• _WHAT THE EXERCISE ASKS_: Take the data below and extract the lines from the one with "cad_parts[member].parent = rigid_bodies[body]" to the one with "FILM_WIDTH_MM = 36.0", inclusive, exactly as written.

• _DATA_:

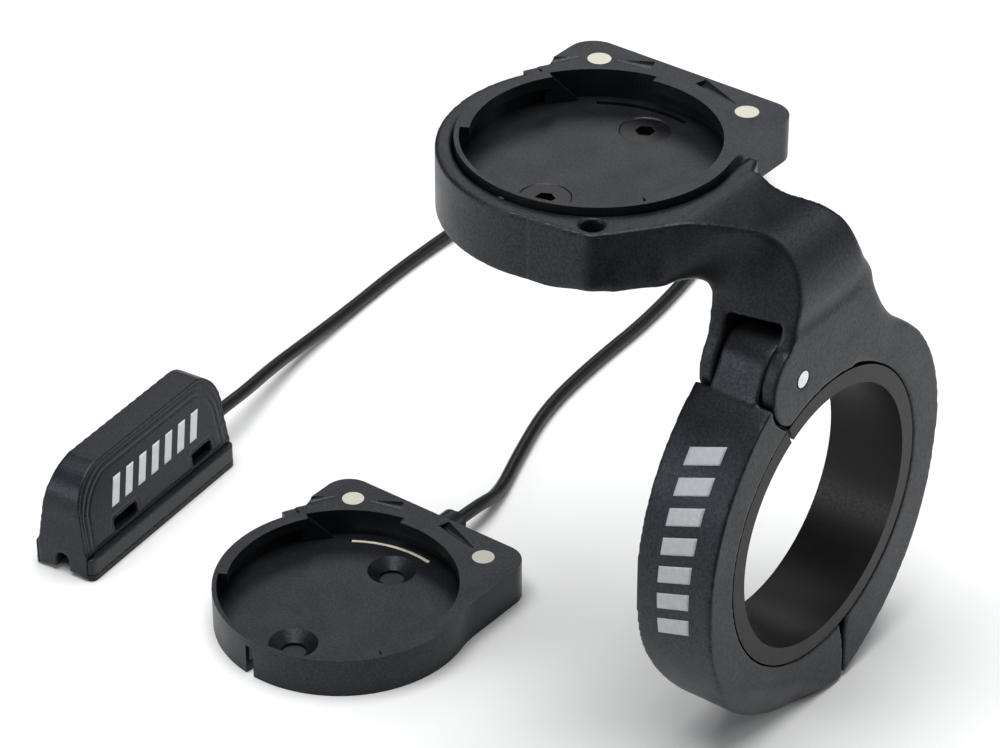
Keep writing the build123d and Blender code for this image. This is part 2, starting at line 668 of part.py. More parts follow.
def make_cord_tie():
    """Strap round the coil's turns, with its buckle on the outside."""
    inner, outer, bottom, height = coil_bounds()
    thick = TIE_THICKNESS
    inner = inner - 0.2
    width = outer - inner
    loop = Box(width + 2 * thick, TIE_WIDTH, height + 2 * thick, align=LOW)
    loop = loop - Pos(0, 0, thick) * Box(width, 2 * TIE_WIDTH, height, align=LOW)
    buckle = Pos(width / 2 + thick + 0.9, 0, 2.2) * Box(1.8, TIE_WIDTH + 0.9, 2.6, align=LOW)
    return Pos(COIL_X + (inner + outer) / 2, COIL_Y, bottom - thick) * (loop + buckle)


# ---------------------------------------------------------------- assembly

def placed(parts, place):
    """The same placement for one solid or a group of them."""
    if isinstance(parts, list):
        return Compound(children=[place * part for part in parts])
    return place * parts


MOUNT_CRADLE = Pos(CRADLE_X, CRADLE_Y, CRADLE_TOP)
WIRED_CRADLE = Pos(WIRED_X, WIRED_Y, FLOOR_Z + CRADLE_THICKNESS)
SENSOR = Pos(SENSOR_X, SENSOR_Y, FLOOR_Z) * Rot(0, 0, SENSOR_YAW)


def sensor_placed(part):
    """A piece of the sensor at its full size, on the floor beside the cradle."""
    enlarged = scale(part, SENSOR_SCALE)
    return SENSOR * Pos(part.position * (SENSOR_SCALE - 1)) * enlarged


nodes = {
    "arm_body": make_arm_body(),
    "mount_cradle": placed(make_cradle(False), MOUNT_CRADLE),
    "mount_cradle_cover": placed(make_cradle_cover(), MOUNT_CRADLE),
    "mount_contacts": placed(make_contacts(), MOUNT_CRADLE),
    "cradle_screws": placed(make_cradle_screws(), MOUNT_CRADLE),
    "platform_inserts": placed(make_platform_inserts(), MOUNT_CRADLE),
    "hinge_pin": cross_pin(PIN_X, PIN_Z, PIN_RADIUS, CLAMP_WIDTH),
    "clamp_sleeve": make_clamp_sleeve(),
    "clamp_nut": make_clamp_nut(),
    "clamp_jaw": make_clamp_jaw(),
    "clamp_washer": make_clamp_washer(),
    "clamp_screw": make_clamp_screw(),
    "wired_cradle": placed(make_cradle(True), WIRED_CRADLE),
    "wired_cradle_cover": placed(make_cradle_cover(), WIRED_CRADLE),
    "wired_contacts": placed(make_contacts(), WIRED_CRADLE),
    "contact_leaves": placed(make_contact_leaves(), WIRED_CRADLE),
    "contact_carrier": placed(make_contact_carrier(), WIRED_CRADLE),
    "cable_cores": placed(make_cable_cores(), WIRED_CRADLE),
    "cradle_grommet": placed(make_cradle_grommet(), WIRED_CRADLE),
    "sensor_housing": sensor_placed(make_sensor_housing()),
    "sensor_base": sensor_placed(make_sensor_base()),
    "sensor_pad": sensor_placed(make_sensor_pad()),
    "sensor_board": sensor_placed(make_sensor_board()),
    "reed_switch": sensor_placed(make_reed_switch()),
    "sensor_potting": sensor_placed(make_sensor_potting()),
    "sensor_grommet": sensor_placed(make_sensor_grommet()),
    "cord_cradle_lead": make_cord(CRADLE_LEAD, "cradle lead"),
    "cord_sensor_lead": make_cord(SENSOR_LEAD, "sensor lead"),
    "cord_coil": make_cord_coil(),
    "cord_tie": make_cord_tie(),
}

os.makedirs("parts", exist_ok=True)
for name, shape in nodes.items():
    export_step(shape, f"parts/{name}.step")
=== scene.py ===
import json
from math import atan2, cos, degrees, exp, hypot, pi, radians, sin

import bpy
from mathutils import Matrix, Vector
from mathutils.bvhtree import BVHTree
from mathutils.kdtree import KDTree

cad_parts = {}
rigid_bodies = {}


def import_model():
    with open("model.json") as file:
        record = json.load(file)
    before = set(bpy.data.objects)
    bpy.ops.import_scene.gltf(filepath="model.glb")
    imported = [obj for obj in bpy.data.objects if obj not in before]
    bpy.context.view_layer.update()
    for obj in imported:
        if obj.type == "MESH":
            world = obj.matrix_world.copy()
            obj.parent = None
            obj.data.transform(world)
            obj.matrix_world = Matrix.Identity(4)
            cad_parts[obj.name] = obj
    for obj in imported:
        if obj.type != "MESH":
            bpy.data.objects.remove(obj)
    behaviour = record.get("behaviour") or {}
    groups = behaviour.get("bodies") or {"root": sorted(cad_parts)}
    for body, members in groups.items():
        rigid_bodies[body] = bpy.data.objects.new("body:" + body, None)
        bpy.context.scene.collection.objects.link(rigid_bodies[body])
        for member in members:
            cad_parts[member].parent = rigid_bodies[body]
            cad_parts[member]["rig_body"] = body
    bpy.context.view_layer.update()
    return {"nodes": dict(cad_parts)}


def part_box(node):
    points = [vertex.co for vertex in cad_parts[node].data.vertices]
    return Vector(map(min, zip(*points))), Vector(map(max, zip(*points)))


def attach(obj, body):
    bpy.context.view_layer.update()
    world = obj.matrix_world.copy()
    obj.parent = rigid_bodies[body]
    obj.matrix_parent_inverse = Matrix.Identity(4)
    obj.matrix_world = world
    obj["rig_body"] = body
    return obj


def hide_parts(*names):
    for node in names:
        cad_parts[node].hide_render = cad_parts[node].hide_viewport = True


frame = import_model()
nodes = frame["nodes"]

MM = 0.001
FLOOR_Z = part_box("wired_cradle")[0][2]


def link(thing):
    """Puts a new object in the scene."""
    bpy.context.scene.collection.objects.link(thing)
    return thing


# ---------------------------------------------------------------- camera

VIEW_AZIMUTH = -142.45       # from the object to the camera, counted from +X
VIEW_ELEVATION = 33.0
VIEW_DISTANCE = 0.446
VIEW_TARGET = Vector((-0.01365, 0.03054, 0.01192))
LENS_MM = 142.5
FILM_WIDTH_MM = 36.0


def make_camera():
    """Long lens, looking down on the set from its left."""
    data = bpy.data.cameras.new("view_camera")
    data.lens = LENS_MM
    data.sensor_width = FILM_WIDTH_MM
    data.clip_start = 0.01
    data.clip_end = 20.0
    camera = link(bpy.data.objects.new("view_camera", data))
    turn, lift = radians(VIEW_AZIMUTH), radians(VIEW_ELEVATION)
    out = Vector((cos(lift) * cos(turn), cos(lift) * sin(turn), sin(lift)))
    camera.location = VIEW_TARGET + VIEW_DISTANCE * out
    camera.rotation_euler = (-out).to_track_quat("-Z", "Y").to_euler()
    bpy.context.scene.camera = camera


make_camera()

# ---------------------------------------------------------------- cord

CORD_RADIUS = 0.85 * MM
CORD_Z = (FLOOR_Z + CORD_RADIUS) / MM
CRADLE_LEAD = [              # millimetres in the row frame, from the cradle to the coil
    (0.4, 47.8, -23.4),
    (4.6, 47.8, -23.4),
    (10.0, 48.9, CORD_Z),
    (18.5, 52.3, CORD_Z),
    (29.0, 55.9, CORD_Z),
    (41.0, 57.4, CORD_Z),
    (53.0, 58.0, CORD_Z),
    (64.0, 59.6, CORD_Z),
    (76.0, 62.2, CORD_Z),
    (86.0, 64.9, -24.75),
]
SENSOR_LEAD = [              # the same, from the sensor to the coil
    (-3.24, 84.58, -21.48),
    (0.6, 85.0, -21.5),
    (4.8, 85.8, -22.1),
    (12.6, 87.9, -23.3),
    (20.8, 89.6, -24.6),
    (32.0, 91.0, CORD_Z),
    (44.0, 92.2, CORD_Z),
    (56.0, 92.6, CORD_Z),
    (66.0, 91.6, -24.0),
    (76.0, 89.2, -21.2),
    (86.0, 87.1, -19.65),
]
COIL_COLUMNS = 3
COIL_LAYERS = 4
COIL_STEPS = 18              # points to a turn
COIL_SHIFT = 5               # of them, the last ones, that cross to the next turn
COIL_START = -pi / 2         # where each turn starts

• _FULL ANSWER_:
            cad_parts[member].parent = rigid_bodies[body]
            cad_parts[member]["rig_body"] = body
    bpy.context.view_layer.update()
    return {"nodes": dict(cad_parts)}


def part_box(node):
    points = [vertex.co for vertex in cad_parts[node].data.vertices]
    return Vector(map(min, zip(*points))), Vector(map(max, zip(*points)))


def attach(obj, body):
    bpy.context.view_layer.update()
    world = obj.matrix_world.copy()
    obj.parent = rigid_bodies[body]
    obj.matrix_parent_inverse = Matrix.Identity(4)
    obj.matrix_world = world
    obj["rig_body"] = body
    return obj


def hide_parts(*names):
    for node in names:
        cad_parts[node].hide_render = cad_parts[node].hide_viewport = True


frame = import_model()
nodes = frame["nodes"]

MM = 0.001
FLOOR_Z = part_box("wired_cradle")[0][2]


def link(thing):
    """Puts a new object in the scene."""
    bpy.context.scene.collection.objects.link(thing)
    return thing


# ---------------------------------------------------------------- camera

VIEW_AZIMUTH = -142.45       # from the object to the camera, counted from +X
VIEW_ELEVATION = 33.0
VIEW_DISTANCE = 0.446
VIEW_TARGET = Vector((-0.01365, 0.03054, 0.01192))
LENS_MM = 142.5
FILM_WIDTH_MM = 36.0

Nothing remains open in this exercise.